SACHI CLARINGBOULD (Netherlands), encouraged by the Disarmament Commission’s agreement on recommendations, expressed hope to see positive developments extended to other agenda items before the body. She reaffirmed support for UNIDIR as an autonomous entity that generated ideas and promoted action on disarmament and international security issues. The Netherlands had supported some of the Institute’s work so that it could feed into deliberations and, inevitably, negotiations. A sound financial system underpinning the Geneva‑based conventions and treaties was crucial for sound disarmament machinery, she said, noting that the conventions continued to be in financial trouble. Additional efforts towards improving the efficiency of the contribution process were needed.

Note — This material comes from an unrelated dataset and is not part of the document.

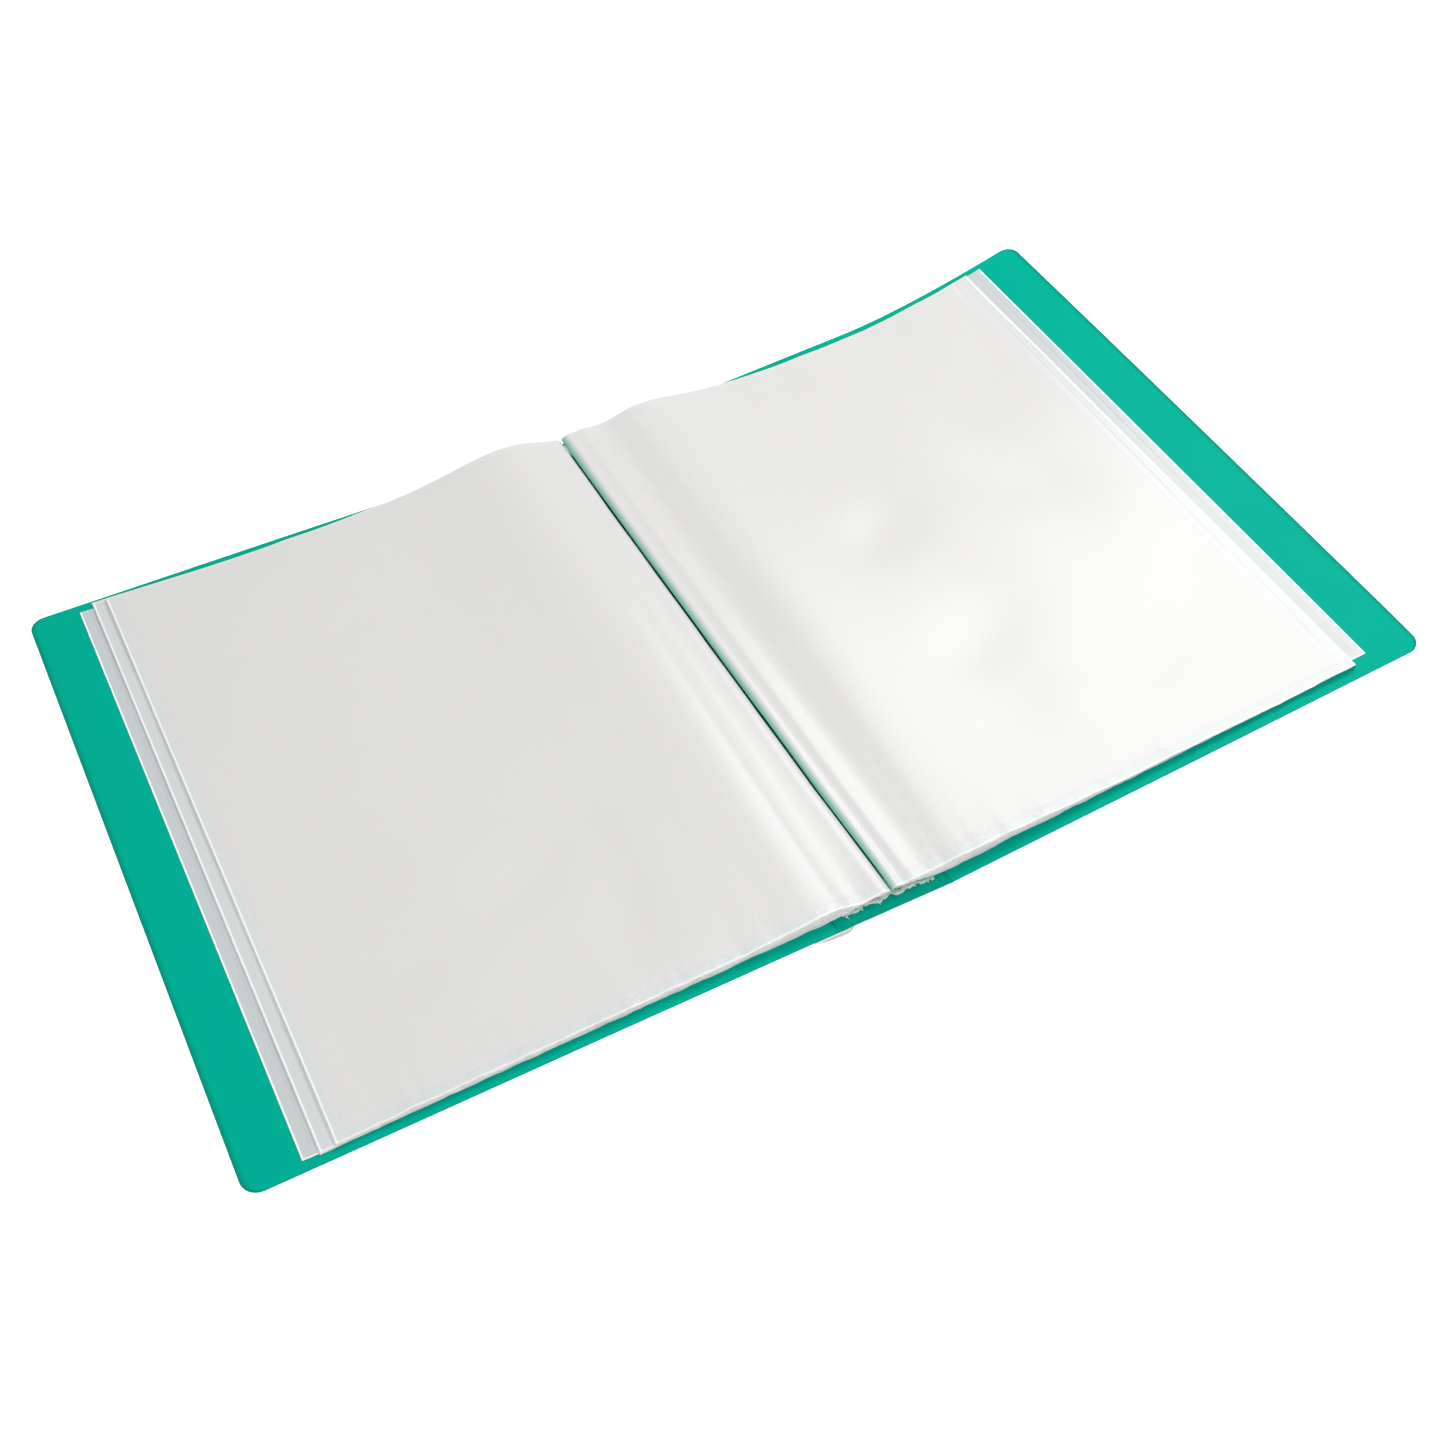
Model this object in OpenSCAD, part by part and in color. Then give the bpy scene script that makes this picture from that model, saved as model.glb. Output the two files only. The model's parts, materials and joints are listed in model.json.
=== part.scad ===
// Display book with clear pockets, lying open at its middle: a one-piece plastic cover with a
// spine between two creases, and four bundles of pockets, each fused along a seam on the spine.
// Millimetres. X runs across the open book from the front cover to the back cover, Y along the
// spine towards the pockets' mouths, Z up. The origin is on the table, under the spine's middle.

/* [Cover sheet] */
// Width of each cover, from its crease to its outer edge
cover_w = 234; // [180:1:260]
// Height of the covers and the spine, along the creases
cover_h = 310; // [304:1:330]
// Width of the spine, from crease to crease
spine_w = 51; // [46:1:60]
// Thickness of the sheet
sheet_t = 0.7; // [0.5:0.1:0.9]
// Radius of the covers' outer corners
corner_r = 7; // [2:0.5:15]

/* [Resting position] */
// Height of the spine's underside above the table
spine_lift = 3; // [2:0.1:5]
// Angle of the back cover above level
back_tilt = 8.5; // [5:0.5:10]

/* [Pockets] */
// Width of a pocket, from its seam to its outer edge
pocket_w = 222; // [200:1:226]
// Height of a pocket, from its closed bottom to its mouth
pocket_h = 300; // [297:1:303]
// Thickness of one film, of the two that make a pocket
film_t = 0.04; // [0.03:0.01:0.05]
// Distance between two pockets that lie on each other
pocket_pitch = 0.12; // [0.11:0.01:0.14]
// Step between the outer edges of two pockets that lie on each other
edge_step = 0.55; // [0.2:0.05:0.8]

/* [Spine seams] */
// Distance between two seams
seam_pitch = 10; // [9:0.5:10.5]
// Width of a seam's bead at its foot
seam_w = 1.6; // [1:0.1:2.4]
// Length of a seam
seam_len = 296; // [280:1:300]

/* [Spine label] */
// Width of the label's sleeve, with its two welded flanges
sleeve_w = 49; // [44:1:49]
// Thickness of the sleeve's film
sleeve_t = 0.2; // [0.15:0.05:0.3]
// Width of the label card
card_w = 36; // [30:1:37]
// Thickness of the label card
card_t = 0.3; // [0.2:0.05:0.4]

/* [Hidden] */
bundle_pockets = 10;
bundles = 4;
pockets = bundle_pockets * bundles;

// The creases: the sheet's middle, at the two edges of the spine
crease_u = spine_w / 2;
crease_z = spine_lift + sheet_t / 2;
crease_web_t = 0.3;       // the sheet is scored down to this
crease_bead_r = 0.25;     // the fold itself, a round line on the crease's axis
cover_gap = 0.3;          // from a crease's axis to the cover's own edge
spine_gap = 0.45;         // from a crease's axis to the spine's own edge
front_drop = asin(spine_lift / cover_w);    // the front cover's outer edge lies on the table

// The seams and the pockets' roots
seam_u = [seam_pitch / 2, 3 * seam_pitch / 2];    // inner and outer seam of one side
spine_top = spine_lift + sheet_t;
seam_h = 1.3;
root_z = spine_top + seam_h + 0.3;    // underside of a bundle at its root
root_gap = 0.2;                       // from a seam's middle to the root of its pockets
pocket_t = 2 * film_t;
bundle_t = (bundle_pockets - 1) * pocket_pitch + pocket_t;
seat_gap = 0.15;                      // between a bundle and what it lies on
foot_u = 32;                          // where the pockets come down on the cover

// The sleeve hangs below the spine, down to the table
flange_w = 2.7;
sleeve_foot_u = 19;
sleeve_len = 300;
card_len = 292;

sheet_colour = [0.0, 0.68, 0.58];
film_colour = [0.92, 0.94, 0.95, 0.7];

function pocket_name(i) = str("pocket_", i < 10 ? "0" : "", i);

// Angle of a side's cover above level; side -1 is the front, 1 the back
function cover_angle(side) = side < 0 ? -front_drop : back_tilt;

// Height of a cover's upper face at a distance u from the middle of the spine
function cover_top(side, u) =
    crease_z + (u - crease_u) * tan(cover_angle(side)) + sheet_t / 2 / cos(cover_angle(side));

// Pocket i counts from the front cover. Bundles 1 and 4 are outer, 2 and 3 lie over them.
function bundle_of(i) = floor((i - 1) / bundle_pockets) + 1;
function side_of(i) = bundle_of(i) <= bundles / 2 ? -1 : 1;
function is_inner(i) = bundle_of(i) == 2 || bundle_of(i) == 3;
function layer_of(i) =
    side_of(i) < 0 ? (i - 1) % bundle_pockets : bundle_pockets - 1 - (i - 1) % bundle_pockets;

// Underside of a bundle's lowest pocket, as [distance from the middle, height] points: from the
// root, over the outer bundle's root if it is an inner one, down to the cover and out along it
function bundle_line(side, inner, length) =
    let (u0 = seam_u[inner ? 0 : 1],
         over = inner ? bundle_t + seat_gap : 0,
         foot_z = cover_top(side, foot_u) + seat_gap + over,
         run = length - (foot_u - u0),
         a = cover_angle(side))
    concat(
        [[u0 + root_gap, root_z]],
        inner ? [[seam_u[1] + root_gap, root_z + over]] : [],
        [[foot_u, foot_z], [foot_u + run * cos(a), foot_z + run * sin(a)]]);

function raised(points, dz) = [for (p = points) [p[0], p[1] + dz]];
function reversed(points) = [for (k = [len(points) - 1:-1:0]) points[k]];
// A thin strip of thickness t that stands on a line of points
function strip(points, t) = concat(points, reversed(raised(points, t)));

module on_side(side) {
    if (side > 0) children();
    else mirror([1, 0, 0]) children();
}

// Extrudes an outline drawn in X and Z along Y, the same distance both ways
module along_y(length) {
    rotate([90, 0, 0]) translate([0, 0, -length / 2]) linear_extrude(length) children();
}

module cover_outline() {
    straight = cover_h / 2 - corner_r;
    translate([cover_gap, -straight]) square([cover_w - cover_gap, 2 * straight]);
    translate([cover_gap, -cover_h / 2]) square([cover_w - corner_r - cover_gap, cover_h]);
    for (end = [-1, 1])
        translate([cover_w - corner_r, end * straight]) circle(r = corner_r, $fn = 64);
}

module cover(side) {
    color(sheet_colour)
    on_side(side) translate([crease_u, 0, crease_z]) rotate([0, -cover_angle(side), 0])
        translate([0, 0, -sheet_t / 2]) linear_extrude(sheet_t) cover_outline();
}

module spine_panel() {
    width = spine_w - 2 * spine_gap;
    color(sheet_colour)
    translate([-width / 2, -cover_h / 2, spine_lift]) cube([width, cover_h, sheet_t]);
}

// The scored fold: a thin web from the spine's edge to a round line on the crease's axis
module crease(side) {
    color(sheet_colour)
    on_side(side) translate([crease_u, 0, crease_z]) {
        rotate([90, 0, 0]) cylinder(r = crease_bead_r, h = cover_h, center = true, $fn = 32);
        translate([-spine_gap, -cover_h / 2, -crease_web_t / 2])
            cube([spine_gap, cover_h, crease_web_t]);
    }
}

// Clear film under the spine, welded along both edges, slack enough to reach the table
module label_sleeve() {
    edge = sleeve_w / 2;
    flange_z = spine_lift - sleeve_t;
    line = [[-edge, flange_z], [-edge + flange_w, flange_z], [-sleeve_foot_u, 0],
            [sleeve_foot_u, 0], [edge - flange_w, flange_z], [edge, flange_z]];
    color(film_colour)
    along_y(sleeve_len) polygon(strip(line, sleeve_t));
}

module label_card() {
    color("white")
    translate([-card_w / 2, -card_len / 2, sleeve_t + 0.1]) cube([card_w, card_len, card_t]);
}

// Bead of fused film that holds one bundle to the spine
module seam(i) {
    outer = i == 1 || i == bundles;
    color(film_colour)
    on_side(i <= bundles / 2 ? -1 : 1) translate([seam_u[outer ? 1 : 0], 0, spine_top])
        along_y(seam_len)
        polygon([[-seam_w / 2, 0], [seam_w / 2, 0], [seam_w / 4, seam_h], [-seam_w / 4, seam_h]]);
}

module pocket(i) {
    layer = layer_of(i);
    line = bundle_line(side_of(i), is_inner(i), pocket_w - layer * edge_step);
    color(film_colour)
    on_side(side_of(i)) along_y(pocket_h)
        polygon(strip(raised(line, layer * pocket_pitch), pocket_t));
}

cover(-1);  // front_cover
spine_panel();
cover(1);  // back_cover
crease(-1);  // front_crease
crease(1);  // back_crease
label_sleeve();
label_card();
for (i = [1:bundles]) seam(i);
for (i = [1:pockets]) pocket(i);
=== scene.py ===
import json
import math

import bpy
import numpy as np
from mathutils import Matrix, Vector


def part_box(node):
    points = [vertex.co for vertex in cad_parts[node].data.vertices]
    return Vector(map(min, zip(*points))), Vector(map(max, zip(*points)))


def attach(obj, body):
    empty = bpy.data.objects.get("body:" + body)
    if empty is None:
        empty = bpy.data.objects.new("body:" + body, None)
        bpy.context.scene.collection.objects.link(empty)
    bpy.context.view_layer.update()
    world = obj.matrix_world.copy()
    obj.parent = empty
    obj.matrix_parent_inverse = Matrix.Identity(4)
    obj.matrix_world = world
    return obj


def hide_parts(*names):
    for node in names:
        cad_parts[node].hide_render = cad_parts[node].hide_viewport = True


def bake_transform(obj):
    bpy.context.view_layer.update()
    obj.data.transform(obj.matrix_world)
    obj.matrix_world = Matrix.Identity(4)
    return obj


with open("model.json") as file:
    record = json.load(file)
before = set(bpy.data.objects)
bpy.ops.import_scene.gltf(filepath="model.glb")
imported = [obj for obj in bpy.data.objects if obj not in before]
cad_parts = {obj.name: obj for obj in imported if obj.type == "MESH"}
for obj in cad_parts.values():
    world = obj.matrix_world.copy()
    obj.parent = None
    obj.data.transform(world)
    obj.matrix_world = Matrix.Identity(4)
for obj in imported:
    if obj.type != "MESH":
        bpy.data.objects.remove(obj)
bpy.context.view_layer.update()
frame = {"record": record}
mm = 0.001


def middleOf(node):
    low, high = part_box(node)
    return (low + high) / 2 / mm


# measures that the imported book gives, in mm
creaseX = middleOf("back_crease").x
creaseZ = middleOf("back_crease").z
frontReach = -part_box("front_cover")[0].x / mm      # outer edge of the flat front cover
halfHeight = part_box("front_cover")[1].y / mm
spineLow, spineHigh = (corner.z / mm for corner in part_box("spine_panel"))
sheetThick = spineHigh - spineLow
seamCentres = {n: middleOf(f"seam_{n}").x for n in (1, 2, 3, 4)}
seamLow, seamHigh = (corner.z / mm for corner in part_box("seam_1"))
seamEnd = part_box("seam_1")[1].y / mm
print("frame loaded, height", round(2 * halfHeight), "mm")


# camera
cameraSetup = {
    "position": (-249.8, -475.4, 564.5),
    "aim": (-15.24, -40.4, 3.35),
    "roll": 0.74,
    "lens": 44.335,
    "sensor": 36,
    "clip": (0.01, 50),
}


def makeCamera(setup):
    data = bpy.data.cameras.new("camera")
    data.lens = setup["lens"]
    data.sensor_width = setup["sensor"]
    data.clip_start, data.clip_end = setup["clip"]
    camera = bpy.data.objects.new("camera", data)
    bpy.context.scene.collection.objects.link(camera)
    place = Vector(setup["position"]) * mm
    back = (place - Vector(setup["aim"]) * mm).normalized()
    right = Vector((0, 0, 1)).cross(back).normalized()
    up = back.cross(right)
    turn = math.radians(setup["roll"])
    right, up = (right * math.cos(turn) + up * math.sin(turn),
                 up * math.cos(turn) - right * math.sin(turn))
    camera.matrix_world = Matrix((
        (right.x, up.x, back.x, place.x),
        (right.y, up.y, back.y, place.y),
        (right.z, up.z, back.z, place.z),
        (0, 0, 0, 1)))
    bpy.context.scene.camera = camera


makeCamera(cameraSetup)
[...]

KIM IN-CHUL (Republic of Korea), welcoming the Disarmament Commission’s consensus adoption of the recommendations on practical confidence‑building measures in the field of conventional weapons, looked forward to discussions on its new agenda items, including transparency and confidence‑building measures in outer space. He regretted to note that the working group on the Way Ahead established at the 2017 session of the Conference on Disarmament had not agreed to recommendations, saying that an artificial dichotomy separating pre‑negotiation work from actual negotiations did not contribute to its work. He expressed hope that Member States could reinvigorate efforts so that the Conference on Disarmament could fulfil its mandate and prove its relevance.
Right of Reply
The representative of the Democratic People’s Republic of Korea, speaking in exercise of the right of reply, rejected the remarks made by the representative of the United States about its nuclear tests and ballistic missile launch. His country’s intention was to stop the United States’ nuclear threats and prevent a military invasion, he said, adding that Pyongyang wanted to establish balance of power with the United States.
The representative of the United States said his country did not pose a threat to the Democratic People’s Republic of Korea, whose threatening behaviour was a concern of the world. The Democratic People’s Republic of Korea needed to stop its provocative threats and actions, which only brought it further isolation.
The representative of the Democratic People’s Republic of Korea said the United States had tried to mislead the world about the nuclear issue and was better off joining the Non‑Proliferation Treaty as a non‑nuclear‑weapon State. If that happened, the matter would be resolved.
The representative of the United States said it would not recognize the Democratic People’s Republic of Korea as a nuclear‑weapon State and would always defend the interests of its people and its allies.
The representative of the Republic of Korea said as the First Committee had been speaking about the disarmament machinery, at least one third of the remarks that had been made were about the Democratic People’s Republic of Korea’s provocation.